April 17, 2026

Selling in a “53% Bad” World… and How Sales Reps Should Evolve

A new study from Pew Research Center found something that should stop every sales leader in their tracks:

The U.S. is the only country where more people believe others are morally “bad” (53%) than “good” (47%).

Let that sink in for a second.

This isn’t just a societal stat.
This walks straight into every sales call your team has.

What this means for your reps (whether they realize it or not)
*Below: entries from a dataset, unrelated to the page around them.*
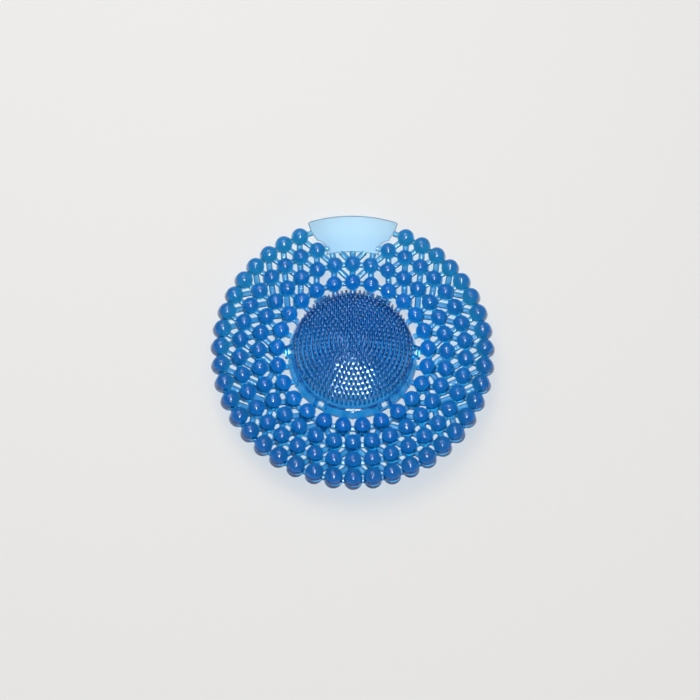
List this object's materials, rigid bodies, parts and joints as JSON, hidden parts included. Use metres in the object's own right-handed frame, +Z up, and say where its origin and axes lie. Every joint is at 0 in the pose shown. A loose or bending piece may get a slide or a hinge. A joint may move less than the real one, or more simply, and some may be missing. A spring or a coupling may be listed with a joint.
{
  "type": "urinal deodorizer screen",
  "caption": "Round dished splash screen: a mat of beads joined by short bars, a hollow domed drum covered in pins, six windowed lugs and a bare lifting tab.",
  "frame": {"origin": "on the resting plane, on the axis of the drum", "axes": "+Z up out of the drum, +Y towards the tab, +X to the right seen from the front"},
  "size_m": [0.1802, 0.184, 0.0408],
  "materials": {
    "blue_eva": "gloss"
  },
  "bodies": {
    "root": {"deodorizer_screen": "blue_eva"}
  },
  "joints": []
}
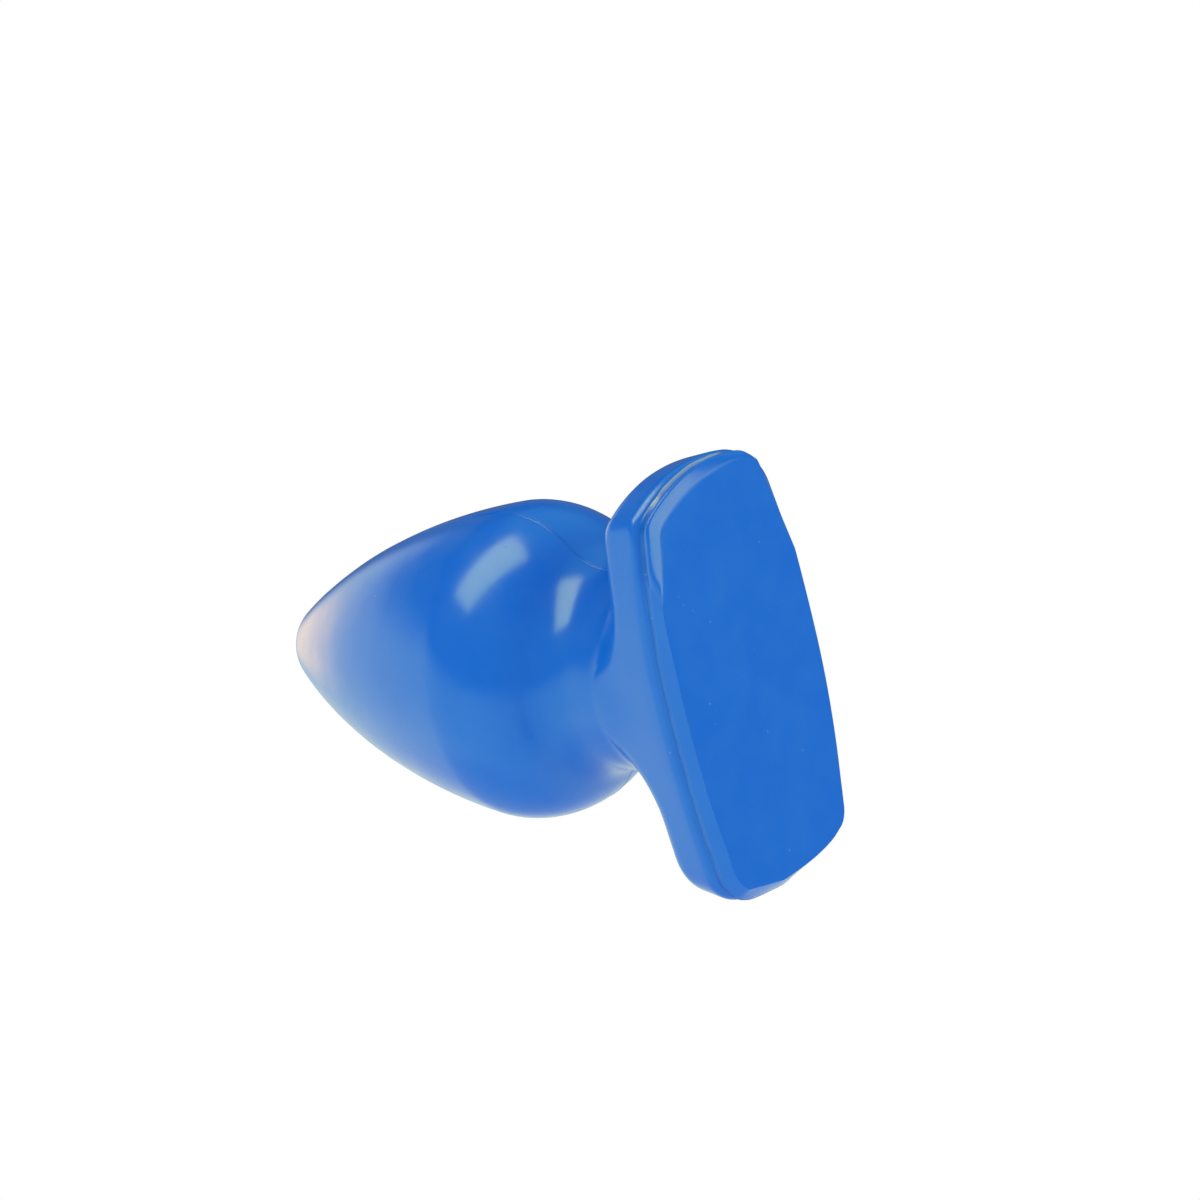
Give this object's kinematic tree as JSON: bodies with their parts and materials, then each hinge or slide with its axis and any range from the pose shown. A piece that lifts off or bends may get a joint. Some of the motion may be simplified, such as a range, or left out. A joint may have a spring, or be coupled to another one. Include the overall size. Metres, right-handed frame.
{
  "type": "flared base plug",
  "caption": "Glossy soft-vinyl flared-base plug: egg-shaped bulb on a short round neck, on a thick bevelled base plate. Adult product.",
  "frame": {"origin": "centre of the flat back face of the base, which the plug stands on", "axes": "+Z along the axis from the base to the tip, X along the base's long direction, Y across it"},
  "size_m": [0.0894, 0.065, 0.122],
  "materials": {
    "vinyl": "glossy soft PVC, saturated blue, lightly marked by moulding"
  },
  "bodies": {
    "root": {"plug_body": "vinyl"}
  },
  "joints": []
}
Your buyers aren’t neutral anymore.

They show up:

  • Already skeptical
  • Already over-researched
  • Already assuming there’s a catch

And according to Gartner:

  • 61% prefer a rep-free buying experience
  • 73% avoid outreach they find irrelevant

That’s not a prospecting problem.
That’s a trust problem.

Here’s the part most teams miss…

Your reps feel it too.

They expect:

  • Ghosting
  • Price pressure
  • “Just send me a quote”

So, what do they do?

They:

  • Increase volume
  • Decrease depth
  • Default to transactions

Now you’ve got a double-sided trust deficit:

  • Buyers expect to be sold
  • Sellers expect to be rejected

And when outreach feels futile…

Reps stop doing it altogether.

Why sales leaders NEED to care

Because this is quietly killing:

  • Pipeline quality
  • Win rates
  • Margin
  • Customer loyalty

You’re not just competing on price…

You’re paying what a lot of experts call a “cynicism tax”:

  • Longer sales cycles
  • More approvals
  • More proofing
  • More friction
  • More irrational expectations
  • More threats to leave

Now, marry this cynicism to this insight:

  • 90% of executives think customers trust them
  • Only 30% of customers actually do

That gap?

That’s where engagement—and deals—go to die.

So, what actually works in this environment?

Not a better pitch.

Better behavior.

The reps who win right now don’t just sell differently… they operate differently:

  • They don’t fight the buyer’s research—they validate it and build on it
    (They show up as a thinking partner, not a gatekeeper of information)
  • They don’t rush to a solution—they take the time to understand everything that’s broken, how it ties together, and what it’s really costing
  • They don’t hide weaknesses—they address them early to earn credibility
    (Because in a low-trust world, honesty is disarming)
  • They don’t assume engagement equals fit—they qualify for the right relationship
    (They’re looking for customers who want a partnership, not just a vendor)
  • They don’t leave expectations implied—they declare the relationship they want upfront
    (“Here’s how we create value, here’s what we need from you to create that value—is that the type of partnership that will work for you?”)
  • They don’t chase every deal—they’re willing to walk when value isn’t recognized
    (Because neediness kills trust, and the wrong clients kill productivity and performance)

In a low-trust world, transparency isn’t a tactic… it’s a differentiator.

Bottom line

If your team is still:

  • Leading with capabilities
  • Racing to quotes
  • Measuring activity over impact
  • Never saying “no” to a client or prospect

You’re training them to lose in this environment.

Because in a “53% bad” world…

Trust isn’t the outcome—it’s the strategy.